This second page about new gout drugs was last reviewed or update on 12 May 2014.
GEVOKIZUMAB (Previously called XOMA 052)
The developers of gevokizumab (Xoma Corp) announced in April 2014 that gevokizumab is now in a proof-of-concept programme (program). This one acts as an anti-inflammatory, and anti pain, by attaching itself to IL-1, a cause of inflammation. More about how his works in the arcalyst paragraph below.
It is also being investigated for use in treatment of type-2 diabetes, rheumatoid arthritis, cardiovascular disease and others. It did reduce the neutrophils attack on gout's MSU crystals in mice and the inflammation caused by this attack.
Gevokizumab has a half life of 22 days which ultimately could mean less frequent dosing (by its injections) for gout patients. Any new gout drug that's an improvement on colchicine is more than welcome.

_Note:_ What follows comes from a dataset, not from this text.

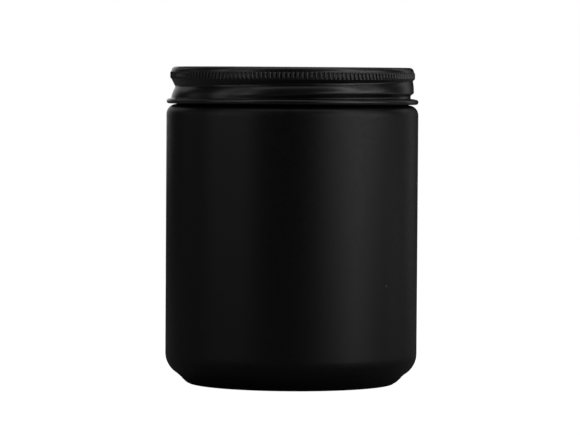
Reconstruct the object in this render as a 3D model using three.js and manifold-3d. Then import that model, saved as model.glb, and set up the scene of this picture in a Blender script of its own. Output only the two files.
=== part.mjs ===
// A straight-sided glass candle jar with a one-piece metal screw lid, in millimetres, +Z up.
// The origin is the centre of the ring that the jar stands on, and everything is built round the Z axis.
// The jar's thread and the lid's rolled thread are right-handed and run on helices of one pitch, so the
// lid clears the jar all the way as it turns and rises.

import * as THREE from 'three';
import { mergeVertices } from 'three/addons/utils/BufferGeometryUtils.js';
import Module from 'manifold-3d';

// Faceting: flats round a large piece, flats round a small one, and flats in a quarter of a small arc.
const SIDES = 64;
const SMALL_SIDES = 24;
const ARC_STEPS = 4;

// Jar: outside.
const BODY_R = 36.5;
const JAR_H = 89.9;
const SHOULDER_R = 2.9;
const HEEL_R = 6.8;
const HEEL_CORNER_ANGLE = 60;
const HEEL_CORNER_Z = 2.9;
const FOOT_INSET = 2.5;
const FOOT_RISE = 0.6;
const FOOT_CORNER = 0.8;
const RING_W = 2.2;
const PUSH_UP = 2;

// Jar: inside and finish. The finish is the threaded neck that stands on the shoulder.
const GLASS_WALL = 2.9;
const FLOOR_Z = 5.5;
const FLOOR_CORNER_R = 7;
const NECK_INSET = 3.05;
const NECK_WALL = 2.55;
const FINISH_H = 9.1;
const INNER_SHOULDER_H = 5;
const RIM_CORNER = 0.7;

// Thread: one start. The jar's crest is a rounded ridge, and the lid's is a groove rolled from outside.
const PITCH = 25.4 / 6;
const JAR_THREAD_TURNS = 1.15;
const JAR_THREAD_DROP = 2.4;
const JAR_THREAD_DEPTH = 1;
const JAR_THREAD_CREST = 0.3;
const JAR_THREAD_FLANK = 0.9;
const FLANK_CLEARANCE = 0.3;
const CREST_CLEARANCE = 0.35;
const BEAD_CLEARANCE = 0.25;
const RUN_OUT_ANGLE = 60;
const SINK = 0.4;
const END_SINK = 0.1;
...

Arcalyst, also called Rilonacept (or IL-1 trap) is not a tablet. It is injected.
Why do gout attacks occur when uric acid levels are falling and the MSU gout crystals are being dissolved? This very pertinent question is one of many at the heart of the whole gout puzzle. There are others, but this is the one that arcalyst addresses.
You would need to be a biochemist, and know a lot about cell behaviour, to understand it at a root level, and so would I. Simply put, the theory arcalyst works on is that a protein called Interleukin-1 (IL-1) is a leading cause of inflammation. The problem during attacks and falling uric acid levels, is that excess IL-1 is excreted from some cells. IL-1 enters the bloodstream before connecting itself to cell surfaces where it causes pain and inflammation. Arcalyst inhibits its attachment to cell surfaces by joining itself to IL-1 in the blood. Both are excreted from the body.
Arcalyst has not worked for everyone who took it in a phase two trial. But in this trial, among patients treated with arcalyst, only about 15% suffered attacks in a 12 week period. No patient had more than one attack during this time. Serious arcalyst related adverse effects did not occur.
In another phase 2 study of it with patients who also mainly took
allopurinol at 300 mg.(The standard allopurinol dose). The number of
patients suffering a gout flare during this 16 weeks trial who took
rilonacept and allopurinol was much lower than those on allopurinol and a
placebo (dummy drug). And their gout attacks' frequency was reduced. It
also seemed to be sufficiently safe. But a small number on rilonacept
did withdraw from the trial.
The main hope seems to be that arcalyst will work better than colchicine and NSAIDs in reducing the inflammation and pain of gout attacks, and during falling uric acid levels. The medical world calls this prophylaxis. And work for those who can't tolerate colchicine and NSAIDs. If it's successfully developed and approved, it is likely to be used in tandem with medications like allopurinol or febuxostat.
So it may be able to help people through the period of gout attacks, during which many are discouraged from continuing a medication, because of the pain. And help too, perhaps, those gout patients who eventually end up with pain for longer periods than usual in gout. .
However, in May 2012 an Arthritis Advisory Committee of the FDA decided by an 11 – 0 vote they would not recommend the FDA approves it.
THE BOTTOM LINE
All these new gout drugs offer the possibility of improved gout treatment for more people. No gout drug offers a complete solution for all gout sufferers. The drug which cures all gout cases, permanently, with certainty and completely, has still to be discovered. But there has been better news in the past few years, better in fact than there has ever been in 2,000 years of trying to deal with gout, at least from a drug cure perspective. Both Febuxostat and Pegloticase (Krystexxa), offer more likelihood of maintaining uric acid at the important 6.0 mg/dL level. And thus there is at least, more chance of halting gout's progression in the body.
Lesinurad (RDEA594) sounds very promising, but it has hurdles to cross. Perhaps Ilaris and Arcalyst wil be resurrected. Gevokizumab (Xoma-052) is still a few years from possible approval. Ulodesine is currently stalled.
A NEW GOUT DRUG TAKES A LONG TIME
It takes a long time for gout research to be done, new gout drugs developed and finally, approved by government regulatory agencies. The usual period quoted is 10 years, from the early stages of development
to final approval. But from conception to U.S. FDA approval for Krystexxa (pegloticase) in September 2010 took 17 years, said its lead inventor.